ECLI:NL:HR:1998:AA2387
Hoge Raad
- Cassatie
- R.J.J. Jansen
- A. Bellaart
- C. de Moor
- M. van Brunschot
- J. Meij
- Rechtspraak.nl
Cassatieberoep van X B.V. tegen uitspraak Gerechtshof Arnhem inzake vennootschapsbelasting 1991
In deze zaak gaat het om een cassatieberoep van de besloten vennootschap met beperkte aansprakelijkheid X B.V. tegen een uitspraak van het Gerechtshof te Arnhem van 23 januari 1997. De zaak betreft de aanslag in de vennootschapsbelasting voor het jaar 1991, waarbij aan belanghebbende een aanslag is opgelegd naar een belastbaar bedrag van f. 18.495.862. Na bezwaar heeft de Inspecteur de aanslag ambtshalve verminderd tot f. 18.309.598. X B.V. is in beroep gegaan tegen de uitspraak van de Inspecteur, maar het Hof heeft de uitspraak van de Inspecteur vernietigd en de ambtshalve verminderde aanslag gehandhaafd.
X B.V. heeft vervolgens cassatie ingesteld tegen de uitspraak van het Hof en daarbij verschillende klachten aangevoerd. De Staatssecretaris van Financiën heeft in een vertoogschrift het cassatieberoep bestreden. De Hoge Raad heeft de klachten beoordeeld en geconcludeerd dat deze niet tot cassatie kunnen leiden. De Hoge Raad oordeelt dat, gezien artikel 101a van de Wet op de rechterlijke organisatie, geen nadere motivering nodig is, omdat de klachten niet nopen tot beantwoording van rechtsvragen die van belang zijn voor de rechtseenheid of de rechtsontwikkeling.
Wat betreft de proceskosten oordeelt de Hoge Raad dat er geen termen aanwezig zijn voor een veroordeling in de proceskosten, zoals bedoeld in artikel 5a van de Wet administratieve rechtspraak belastingzaken.
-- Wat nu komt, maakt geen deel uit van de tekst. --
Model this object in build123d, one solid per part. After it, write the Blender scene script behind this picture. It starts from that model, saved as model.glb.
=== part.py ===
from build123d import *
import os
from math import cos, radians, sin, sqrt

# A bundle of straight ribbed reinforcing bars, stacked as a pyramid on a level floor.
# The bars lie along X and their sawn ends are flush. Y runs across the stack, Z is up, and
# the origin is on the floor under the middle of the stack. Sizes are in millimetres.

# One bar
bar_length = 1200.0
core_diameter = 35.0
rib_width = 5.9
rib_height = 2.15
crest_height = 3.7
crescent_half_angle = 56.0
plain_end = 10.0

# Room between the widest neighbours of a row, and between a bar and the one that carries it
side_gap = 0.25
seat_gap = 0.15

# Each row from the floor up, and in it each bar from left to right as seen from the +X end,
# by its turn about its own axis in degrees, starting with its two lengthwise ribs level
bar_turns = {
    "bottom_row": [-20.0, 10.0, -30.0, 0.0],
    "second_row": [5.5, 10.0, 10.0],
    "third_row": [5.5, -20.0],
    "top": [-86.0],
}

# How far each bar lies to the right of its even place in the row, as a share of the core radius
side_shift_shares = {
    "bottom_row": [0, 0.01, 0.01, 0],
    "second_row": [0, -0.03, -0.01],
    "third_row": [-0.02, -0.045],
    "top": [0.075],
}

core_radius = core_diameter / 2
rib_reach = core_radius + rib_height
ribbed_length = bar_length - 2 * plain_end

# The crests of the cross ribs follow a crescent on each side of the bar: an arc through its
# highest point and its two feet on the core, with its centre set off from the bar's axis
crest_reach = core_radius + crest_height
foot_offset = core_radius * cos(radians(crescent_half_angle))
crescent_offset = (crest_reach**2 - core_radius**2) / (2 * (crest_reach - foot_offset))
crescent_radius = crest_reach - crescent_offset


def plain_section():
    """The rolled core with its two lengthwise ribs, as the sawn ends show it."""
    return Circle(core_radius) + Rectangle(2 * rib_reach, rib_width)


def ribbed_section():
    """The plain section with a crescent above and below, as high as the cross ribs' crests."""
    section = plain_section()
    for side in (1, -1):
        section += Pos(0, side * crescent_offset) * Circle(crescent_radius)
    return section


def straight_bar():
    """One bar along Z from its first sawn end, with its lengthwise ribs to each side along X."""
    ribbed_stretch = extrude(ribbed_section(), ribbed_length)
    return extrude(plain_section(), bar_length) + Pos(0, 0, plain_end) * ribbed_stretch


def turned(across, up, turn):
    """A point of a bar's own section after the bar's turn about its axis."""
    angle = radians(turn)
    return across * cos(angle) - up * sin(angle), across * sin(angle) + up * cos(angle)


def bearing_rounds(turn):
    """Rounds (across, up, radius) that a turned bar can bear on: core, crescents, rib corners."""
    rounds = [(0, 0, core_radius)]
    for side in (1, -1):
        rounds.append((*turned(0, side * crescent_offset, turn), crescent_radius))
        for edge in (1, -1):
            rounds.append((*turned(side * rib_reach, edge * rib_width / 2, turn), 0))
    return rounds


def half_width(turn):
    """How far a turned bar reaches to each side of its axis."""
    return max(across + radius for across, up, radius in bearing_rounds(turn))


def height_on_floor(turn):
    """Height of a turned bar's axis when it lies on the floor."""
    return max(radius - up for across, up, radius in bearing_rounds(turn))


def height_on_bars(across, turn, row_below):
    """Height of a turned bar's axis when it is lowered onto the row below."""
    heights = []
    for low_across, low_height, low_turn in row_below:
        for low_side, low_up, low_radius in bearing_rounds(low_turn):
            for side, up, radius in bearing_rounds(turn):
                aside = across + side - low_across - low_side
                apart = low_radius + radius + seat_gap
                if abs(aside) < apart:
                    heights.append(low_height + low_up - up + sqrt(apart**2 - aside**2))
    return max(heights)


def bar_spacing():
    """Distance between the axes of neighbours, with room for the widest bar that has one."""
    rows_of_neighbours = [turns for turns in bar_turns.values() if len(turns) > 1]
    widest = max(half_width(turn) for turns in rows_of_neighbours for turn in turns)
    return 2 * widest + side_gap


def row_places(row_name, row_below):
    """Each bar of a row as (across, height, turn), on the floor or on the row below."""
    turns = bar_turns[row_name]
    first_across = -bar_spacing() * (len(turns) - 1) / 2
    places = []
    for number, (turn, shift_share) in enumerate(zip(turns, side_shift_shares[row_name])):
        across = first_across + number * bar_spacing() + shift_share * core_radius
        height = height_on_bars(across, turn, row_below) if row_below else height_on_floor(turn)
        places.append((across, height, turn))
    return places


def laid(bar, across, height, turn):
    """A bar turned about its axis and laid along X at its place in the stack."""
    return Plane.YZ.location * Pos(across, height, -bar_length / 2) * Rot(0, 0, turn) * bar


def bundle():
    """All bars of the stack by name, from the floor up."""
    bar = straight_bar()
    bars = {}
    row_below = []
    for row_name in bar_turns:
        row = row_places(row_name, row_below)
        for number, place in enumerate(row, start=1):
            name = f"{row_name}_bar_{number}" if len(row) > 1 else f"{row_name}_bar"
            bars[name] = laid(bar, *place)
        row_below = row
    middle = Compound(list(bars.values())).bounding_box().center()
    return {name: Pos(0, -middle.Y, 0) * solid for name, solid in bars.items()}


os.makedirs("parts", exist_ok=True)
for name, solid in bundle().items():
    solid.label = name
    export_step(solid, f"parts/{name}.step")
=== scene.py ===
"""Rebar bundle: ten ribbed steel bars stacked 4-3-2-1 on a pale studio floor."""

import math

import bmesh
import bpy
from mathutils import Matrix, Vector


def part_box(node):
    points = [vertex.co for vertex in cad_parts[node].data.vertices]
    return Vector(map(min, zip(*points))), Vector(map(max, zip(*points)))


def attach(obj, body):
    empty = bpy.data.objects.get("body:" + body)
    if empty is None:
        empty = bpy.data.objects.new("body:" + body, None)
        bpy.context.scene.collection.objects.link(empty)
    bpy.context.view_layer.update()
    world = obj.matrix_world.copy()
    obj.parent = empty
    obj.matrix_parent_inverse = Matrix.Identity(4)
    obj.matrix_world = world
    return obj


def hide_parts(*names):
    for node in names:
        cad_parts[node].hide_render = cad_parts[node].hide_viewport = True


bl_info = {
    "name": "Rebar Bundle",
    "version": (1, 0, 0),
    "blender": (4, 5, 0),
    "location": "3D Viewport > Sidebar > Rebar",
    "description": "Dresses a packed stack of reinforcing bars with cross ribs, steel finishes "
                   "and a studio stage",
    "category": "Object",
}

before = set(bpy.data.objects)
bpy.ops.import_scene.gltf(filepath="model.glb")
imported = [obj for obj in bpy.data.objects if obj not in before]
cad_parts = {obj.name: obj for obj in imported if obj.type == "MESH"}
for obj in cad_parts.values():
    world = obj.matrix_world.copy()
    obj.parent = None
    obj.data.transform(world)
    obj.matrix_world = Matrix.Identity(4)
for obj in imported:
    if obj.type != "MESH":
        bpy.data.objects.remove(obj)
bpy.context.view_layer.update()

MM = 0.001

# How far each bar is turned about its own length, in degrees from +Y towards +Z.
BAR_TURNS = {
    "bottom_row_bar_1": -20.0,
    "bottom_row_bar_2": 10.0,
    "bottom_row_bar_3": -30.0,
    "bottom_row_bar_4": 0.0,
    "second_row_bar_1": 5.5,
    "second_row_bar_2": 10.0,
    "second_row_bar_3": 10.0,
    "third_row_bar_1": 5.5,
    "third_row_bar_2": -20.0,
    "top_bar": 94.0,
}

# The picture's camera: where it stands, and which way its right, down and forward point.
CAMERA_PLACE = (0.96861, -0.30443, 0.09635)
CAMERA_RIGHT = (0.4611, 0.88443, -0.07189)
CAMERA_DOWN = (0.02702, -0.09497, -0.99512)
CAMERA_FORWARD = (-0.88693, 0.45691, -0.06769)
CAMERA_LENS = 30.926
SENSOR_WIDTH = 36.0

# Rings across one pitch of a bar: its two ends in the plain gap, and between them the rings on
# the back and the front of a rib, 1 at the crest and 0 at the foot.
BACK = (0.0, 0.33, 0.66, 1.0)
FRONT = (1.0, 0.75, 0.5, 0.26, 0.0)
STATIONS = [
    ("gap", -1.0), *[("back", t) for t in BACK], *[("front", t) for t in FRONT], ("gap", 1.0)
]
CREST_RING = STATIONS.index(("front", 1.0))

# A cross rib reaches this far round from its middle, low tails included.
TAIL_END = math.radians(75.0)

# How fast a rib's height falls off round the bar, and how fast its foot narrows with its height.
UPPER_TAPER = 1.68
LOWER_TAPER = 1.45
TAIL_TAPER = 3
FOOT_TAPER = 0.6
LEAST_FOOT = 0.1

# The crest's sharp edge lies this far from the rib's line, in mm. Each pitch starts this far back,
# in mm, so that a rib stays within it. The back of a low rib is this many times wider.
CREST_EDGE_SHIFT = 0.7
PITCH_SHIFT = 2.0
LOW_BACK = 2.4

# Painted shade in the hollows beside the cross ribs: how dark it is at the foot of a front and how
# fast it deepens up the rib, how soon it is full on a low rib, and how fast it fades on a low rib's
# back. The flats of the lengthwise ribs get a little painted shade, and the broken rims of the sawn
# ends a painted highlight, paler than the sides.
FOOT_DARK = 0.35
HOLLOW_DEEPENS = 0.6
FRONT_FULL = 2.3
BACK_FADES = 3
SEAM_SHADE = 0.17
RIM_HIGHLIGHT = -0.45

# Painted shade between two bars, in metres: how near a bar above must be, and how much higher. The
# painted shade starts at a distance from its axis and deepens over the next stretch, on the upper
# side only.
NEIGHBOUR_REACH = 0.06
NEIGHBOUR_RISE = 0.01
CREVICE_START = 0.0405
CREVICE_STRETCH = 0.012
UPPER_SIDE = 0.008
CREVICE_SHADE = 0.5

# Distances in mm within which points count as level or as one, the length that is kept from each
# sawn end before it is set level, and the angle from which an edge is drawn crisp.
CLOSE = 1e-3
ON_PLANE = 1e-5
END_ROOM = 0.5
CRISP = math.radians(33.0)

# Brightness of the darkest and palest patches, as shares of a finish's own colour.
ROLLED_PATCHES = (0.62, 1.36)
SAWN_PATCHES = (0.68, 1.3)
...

Uiteindelijk verwerpt de Hoge Raad het beroep van X B.V. Dit arrest is op 28 januari 1998 vastgesteld door de vice-president R.J.J. Jansen als voorzitter, en de raadsheren Bellaart, De Moor, Van Brunschot en Meij, in tegenwoordigheid van de waarnemend griffier Van Hooff, en op die datum in het openbaar uitgesproken.